As urgent as this latest open letter purports to be, a chill descended over the world of Israeli literature over a decade ago. We would know. It was our books that were rejected at acquisitions meetings. It was our inboxes that were filled with letters from editors with an open disdain for anything Israeli. The gates have been closing well before this latest war.
What does this rejection achieve other than to serve as fodder for nationalist parties who exploited these boycotts for their own political gain? When Israel is isolated, the country’s extremists become only more entrenched.
In bookstores around the world, a table sits at the front. The Israel-Palestinian table. The war is at the front of everyone’s minds, so why shouldn’t shop owners capitalize on the interest? But the wares at these tables can reveal the dangerous myopia of booksellers who believe they are acting in the name of Palestinians.
Most tables we’ve seen favor the Palestinian narrative. These books should get published; in fact, we have represented some of their authors ourselves. But the few Israeli books that make it to these tables occupy only a paltry corner: history, politics and current affairs, novels and stories — a body of work that represents a people and its culture, their stories, their secrets and their testimonies, a body of work that is now shrinking as Jewish and Israeli writers struggle to find publishers.
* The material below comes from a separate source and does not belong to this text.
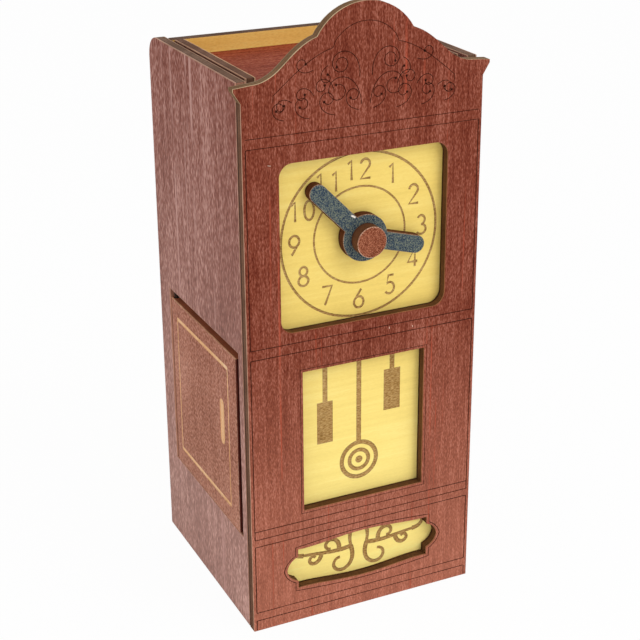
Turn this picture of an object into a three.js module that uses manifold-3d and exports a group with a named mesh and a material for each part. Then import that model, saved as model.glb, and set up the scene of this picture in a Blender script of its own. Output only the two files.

Sally Rooney’s most recent blockbuster novel is titled “Intermezzo,” a word that describes a movement that comes between two sections of a piece of music. It is a deep reflection about the interplay between brothers who are separate but connected.
You cannot solve a problem by looking at only one part of the equation. You cannot understand the terrible tragedy of this place if you read only the literature of one side. You cannot advocate Palestinian rights by excluding and alienating the people who would fight for them from the only battleground where they might be won.
Targeting the Israeli publishing industry as if we have the power to negotiate a cease-fire deal or depose Prime Minister Benjamin Netanyahu is a gesture of foolish acrimony that contradicts the very thing literature is supposed to do. If you believe that books have the power to change hearts and minds, why wouldn’t you try to use that power constructively instead of engaging in a boycott, to take advantage of cultural institutions to argue your case on behalf of the Palestinians?